The urgency indicates the government’s hurry towards cheaper alternatives at a time when Pakistan faces severe power outages and failed to secure a single consignment of LNG import after seeking four cargoes from international suppliers during the windows of July 3-4, 8-9, 25-26 and 30-31. In the tender, Pakistan LNG Ltd (PLL) received a single bid from Qatar Energy at $39.80/mmbtu in the July 30-31 window.

Pakistan is also facing a balance-of-payments’ crisis with its foreign exchange reserves falling to nearly $8 billion before the agreement with Chinese banks. Meanwhile, the bill for oil imports in the first eleven months of the fiscal year has shot up to $20 billion - a jump of over 99%, showed data released by the Pakistan Bureau of Statistics (PBS).

The country’s monthly fuel oil imports are also set to hit a four-year high in June, amid a heatwave that is driving demand.

In the current scenario, many experts have urged Pakistan to look for alternatives with cheaper Russian crude emerging as a cost-effective alternative. The main opposition party, the Pakistan Tehreek-e-Insaf (PTI), has also said that their administration was ready to purchase oil at 30% cheaper rates from Russia, and raised concerns as to why the incumbent government was not following suit.

In the letter, the ministry of energy said that the refineries, in their analysis, should cover the following, but not limited to:

  • Technical suitability of crude grades in view of each refinery configuration and yield (Vol %).
  • Quantity and the grade of the subject crude to be required by the refinery;
  • Transportation/Freight analysis for import from Russia in comparison with normal imports from the Middle East based on cost and benefit analysis;
  • Payment Methodology; and
  • Existing commitment of upliftment from Arab Gulf region with respect to term contracts.

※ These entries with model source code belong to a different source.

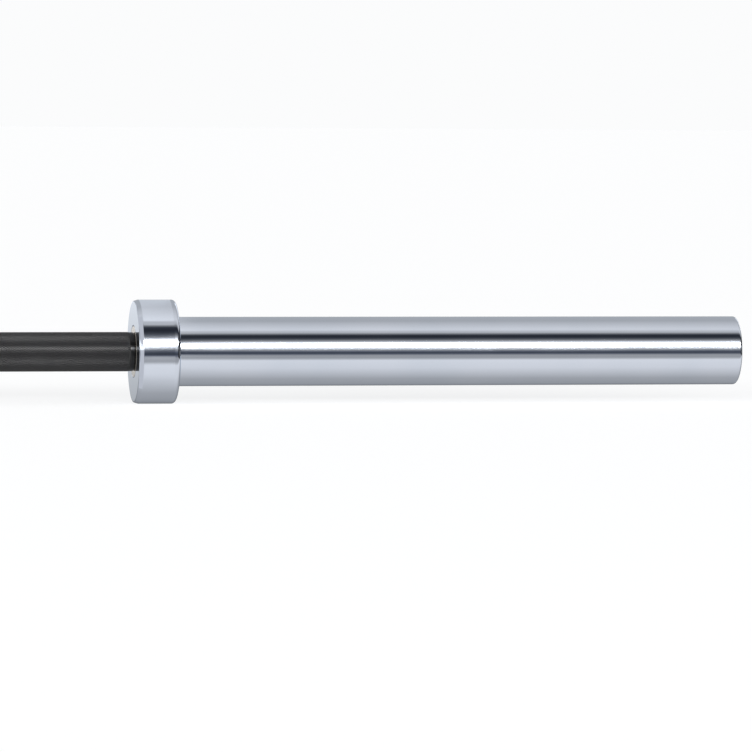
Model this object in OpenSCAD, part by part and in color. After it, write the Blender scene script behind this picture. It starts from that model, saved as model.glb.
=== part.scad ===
// Olympic barbell: a knurled steel shaft that carries two free-spinning chromed sleeves.
// The bar lies along X. The origin is the middle of its axis, +X is its right end, +Z is up.

/* [Shaft] */
// Length of the grip, between the inner faces of the two collars
grip_span = 1310; // [1290:1:1330]
// Diameter of the shaft on its smooth stretches
shaft_d = 28; // [27:0.1:30]
// Length of the smooth stretch in the middle of the shaft
smooth_middle = 416; // [300:1:600]
// Distance between the two inner grip marks, centre to centre
inner_marks = 810; // [700:1:830]
// Distance between the two outer grip marks, centre to centre
outer_marks = 910; // [890:1:1000]
// Width of one grip mark
mark_w = 4.5; // [2:0.5:8]
// How far a grip mark is cut below the smooth surface
mark_sink = 0.3; // [0.1:0.05:0.6]
// How far the roots of the knurl lie below the smooth surface
knurl_sink = 0.1; // [0.05:0.05:0.3]
// Width of the smooth land beside each collar
land_w = 5; // [2:0.5:15]
// Height of the shoulder that stops the sleeve from sliding inwards
shoulder_h = 1.3; // [0.9:0.1:2]
// Chamfer on the edge of the shoulder
shoulder_bevel = 0.4; // [0.1:0.1:0.8]
// Length of shaft left beyond each retaining ring
tail_len = 3; // [2:0.5:5]
// Chamfer on the two ends of the shaft
tail_bevel = 1; // [0.2:0.1:2]

/* [Sleeve] */
// Length of sleeve that takes weight plates, outside the collar
sleeve_len = 415; // [380:1:445]
// Outside diameter of the sleeve
sleeve_d = 50; // [49:0.1:50.5]
// Chamfer on the outer end of the sleeve
sleeve_bevel = 2; // [0.5:0.1:3]
// How far the sleeve is turned down where the collar sits on it
seat_step = 0.5; // [0.2:0.1:1]

/* [Collar] */
// Outside diameter of the collar
collar_d = 75; // [66:0.5:90]
// Width of the collar
collar_w = 30; // [20:0.5:40]
// Chamfer on the edge that faces the grip
collar_bevel_in = 2.5; // [0.5:0.1:4]
// Chamfer on the edge that faces the plates
collar_bevel_out = 1.2; // [0.5:0.1:4]
// Thickness of the collar's web behind the bushing's flange
web_t = 2; // [1:0.5:4]
// Chamfer where the collar's bore meets the sleeve
collar_bore_bevel = 0.6; // [0.2:0.1:1]

/* [Bushings] */
// Wall of the bronze bushings, and so of the gap between journal and sleeve
bush_wall = 1.85; // [1.5:0.05:2.5]
// Length of a bushing, with its flange
bush_len = 32; // [20:1:50]
// Outside diameter of a bushing's flange
flange_d = 37.7; // [36:0.1:39]
// Thickness of a bushing's flange
flange_t = 3; // [2:0.5:5]
// Chamfer on the edge of a bushing's flange and of its seat
flange_bevel = 0.35; // [0.1:0.05:0.6]
// Radial clearance between a bushing and the journal that runs in it
run_gap = 0.05; // [0.02:0.01:0.1]
// End float of a sleeve at the shoulder, and again at the thrust washer
end_float = 0.3; // [0.2:0.05:0.5]

/* [Retaining stack] */
// Depth of the pocket for the retaining stack, from the sleeve's outer end
pocket_depth = 26; // [24:1:60]
// Thickness of the bronze thrust washer
thrust_t = 1.5; // [1:0.1:2]
// Thickness of the steel washer
washer_t = 2.5; // [1.5:0.1:3]
// Thickness of the shim that takes up the end play
shim_t = 0.5; // [0.2:0.1:1]
// Gap between a washer's edge and the pocket's wall
washer_gap = 1.2; // [0.8:0.1:1.5]
// Radial clearance between a washer's bore and the journal
washer_fit = 0.1; // [0.05:0.05:0.2]
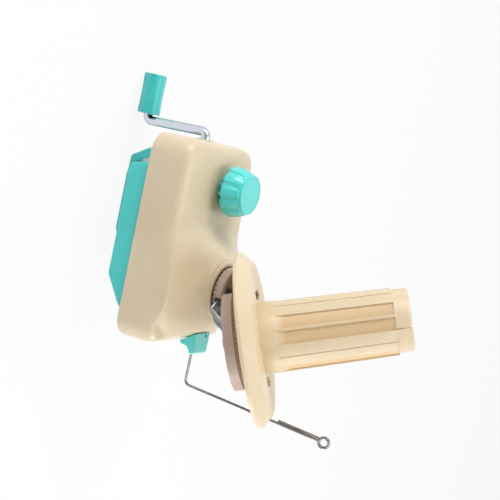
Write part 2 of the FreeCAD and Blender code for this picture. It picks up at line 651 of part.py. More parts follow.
def build_turntable():
    pitch = drive_pitch(PINION_TEETH, WHEEL_TEETH)
    heel = drive_heel()
    toe = heel - DRIVE_FACE
    heel_r, heel_z = bevel_root(PINION_TEETH, pitch, heel, heel + ROOT_MARGIN)
    toe_r, toe_z = bevel_root(PINION_TEETH, pitch, heel, toe - ROOT_MARGIN)
    bore = POST_RADIUS + RUN
    pinion_top = SHAFT_HEIGHT + heel_z
    floor_low = TABLE_FLOOR_TOP - TABLE_FLOOR
    foot = PEDESTAL_TOP + AIR
    body = revolved([(bore, foot), (toe_r - 0.2, foot), (toe_r, SHAFT_HEIGHT + toe_z), (heel_r, pinion_top),
                     (TABLE_HUB_RADIUS, pinion_top + 1.2), (TABLE_HUB_RADIUS, floor_low),
                     (TABLE_RADIUS - 1.0, floor_low), (TABLE_RADIUS, floor_low + 0.6),
                     (TABLE_RADIUS, TABLE_RIM_TOP - 0.5), (TABLE_RADIUS - 0.6, TABLE_RIM_TOP),
                     (TABLE_RADIUS - TABLE_WALL, TABLE_RIM_TOP), (TABLE_RADIUS - TABLE_WALL, TABLE_FLOOR_TOP),
                     (bore, TABLE_FLOOR_TOP)])
    teeth = bevel_teeth(PINION_TEETH, pitch, heel, toe, DRIVE_BACKLASH, 180.0)
    for tooth in teeth:
        tooth.translate(V(0, 0, SHAFT_HEIGHT))
    body = body.multiFuse(teeth)
    for i in range(TABLE_NOTCHES):
        a = 2 * math.pi * (i + 0.5) / TABLE_NOTCHES
        x = TABLE_RADIUS * math.cos(a)
        y = TABLE_RADIUS * math.sin(a)
        body = body.cut(upright(x, y, TABLE_NOTCH_RADIUS, floor_low - 1, floor_low + TABLE_NOTCH_HEIGHT))
    inner = TABLE_RADIUS - TABLE_WALL - 1.5
    outer = TABLE_RADIUS + 1
    gap = sector([(inner, TABLE_FLOOR_TOP), (outer, TABLE_FLOOR_TOP), (outer, TABLE_RIM_TOP + 1),
                  (inner, TABLE_RIM_TOP + 1)],
                 CARRIER_AZIMUTH - TABLE_GAP_HALF_ANGLE, 2 * TABLE_GAP_HALF_ANGLE)
    body = body.cut(gap)
    hole = upright(STRAP_SCREW_PLACE, 0, STRAP_SCREW_RADIUS + SEAT, floor_low - 1, TABLE_RIM_TOP)
    return body.cut(to_carrier(hole))


def build_post():
    post = upright(0, 0, POST_RADIUS, POST_FOOT + SEAT, SUN_TOP)
    post = post.makeChamfer(0.4, near(post.Edges, lambda c, e: c.z > SUN_TOP - 0.01))
    return post.cut(upright(0, 0, CAP_SCREW_RADIUS + SEAT, SUN_TOP - 7, SUN_TOP + 1))


def build_sun_screw():
    head = upright(0, 0, POST_RADIUS + 0.5, SUN_TOP + SEAT, SUN_TOP + 1.5)
    head = head.makeChamfer(0.4, near(head.Edges, lambda c, e: c.z > SUN_TOP + 1.4))
    shank = upright(0, 0, CAP_SCREW_RADIUS, SUN_TOP - 6.5, SUN_TOP + 0.5)
    slot = Part.makeBox(5.0, 0.6, 0.8, V(-2.5, -0.3, SUN_TOP + 1.0))
    return head.fuse(shank).cut(slot)


def sun_pitch():
    tilt = math.radians(TILT)
    ratio = SPOOL_TEETH / SUN_TEETH
    spool = math.degrees(math.atan2(math.sin(tilt), 1 / ratio + math.cos(tilt)))
    return TILT - spool


def build_sun_gear():
    pitch = sun_pitch()
    c = math.cos(math.radians(pitch))
    heel = (AXES_CROSSING - SUN_FOOT) / c
    toe = (AXES_CROSSING - SUN_TOP) / c
    teeth = bevel_teeth(SUN_TEETH, pitch, heel, toe, SPOOL_BACKLASH, 0.0)
    heel_r, heel_z = bevel_root(SUN_TEETH, pitch, heel, heel + ROOT_MARGIN)
    toe_r, toe_z = bevel_root(SUN_TEETH, pitch, heel, toe - ROOT_MARGIN)
    foot = AXES_CROSSING - SUN_HUB_FOOT
    bore = POST_RADIUS + SEAT
    blank = revolved([(bore, toe_z), (toe_r, toe_z), (heel_r, heel_z), (SUN_HUB_RADIUS, heel_z),
                      (SUN_HUB_RADIUS, foot), (bore, foot)])
    gear = blank.multiFuse(teeth)
    gear = gear.common(ring(30.0, bore, AXES_CROSSING - SUN_TOP, foot + 1))
    gear.rotate(V(0, 0, 0), Y_AXIS, 180)
    gear.translate(V(0, 0, AXES_CROSSING))
    return to_carrier(gear)


def strap_line():
    """Corner points of the strap's top face in the plane of both axes."""
    tilt = math.radians(TILT)
    lift = math.radians(STRAP_RISE_ANGLE)
    seat = V(STRAP_SEAT * math.sin(tilt), 0, AXES_CROSSING - STRAP_SEAT * math.cos(tilt))
    along = V(math.cos(tilt), 0, math.sin(tilt))
    corner = V(STRAP_CORNER, 0, TABLE_FLOOR_TOP + SEAT + STRAP_THICKNESS)
    up = V(math.cos(lift), 0, math.sin(lift))
    gap = seat - corner
    s = (gap.x * up.z - gap.z * up.x) / (along.z * up.x - along.x * up.z)
    bend = seat + along * s
    tail = seat + along * STRAP_TAIL
    return [V(STRAP_NOSE, 0, corner.z), corner, bend, tail]


def strip(points, thickness, half_width):
    """Bent strip below a line of points in the XZ plane."""
    lower = []
    for i, point in enumerate(points):
        before = (points[i] - points[i - 1]).normalize() if i > 0 else None
        after = (points[i + 1] - points[i]).normalize() if i < len(points) - 1 else None
        first = before or after
        second = after or before
        bisector = V(first.z + second.z, 0, -first.x - second.x).normalize()
        lean = bisector.dot(V(first.z, 0, -first.x))
        lower.append(point + bisector * (thickness / lean))
    outline = [V(p.x, -half_width, p.z) for p in points + lower[::-1]]
    face = Part.Face(Part.makePolygon(outline + [outline[0]]))
    return face.extrude(V(0, 2 * half_width, 0)), lower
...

However, analysts say that while possible, there could be political repercussions for Pakistan.

“Theoretically speaking, importing crude from Russia is possible, as refineries in Pakistan have the technical expertise to refine Russian crude,” Tahir Abbas, Head of Research at Arif Habib Limited (AHL), told Business Recorder.

“However, the expected political repercussion is whole other factor,” he said.

According to Bloomberg, Russia as of May 31 was selling its crude at a 30% discount to the global benchmark, which remains well above $115 per barrel.

“Purchasing Russian crude would result in a saving of $500 million on an annual basis for Pakistan,” added Abbas.

Last month, Finance Minister Miftah Ismail said in an interview that sanctions on Moscow mean it will be “difficult for him” to imagine buying oil from Russia.

“The previous government wrote a letter to Russia — that letter was not responded to. Russia has also not offered us any oil, and it is now under sanctions. So its very difficult for me to imagine buying Russian oil,” said Ismail in response to a question during an interview with CNN’s Becky Anderson.

“If Russia were to offer us oil, at a cheaper rate and if there were no sanctions on Pakistan buying Russian oil, then sure — we’d consider that. But at this point, it will not be possible for banks in Pakistan to open LCs (letters of credit) or to arrange (finances) to buy Russian oil — nor has Russian Federation offered to sell us any oil,” he said.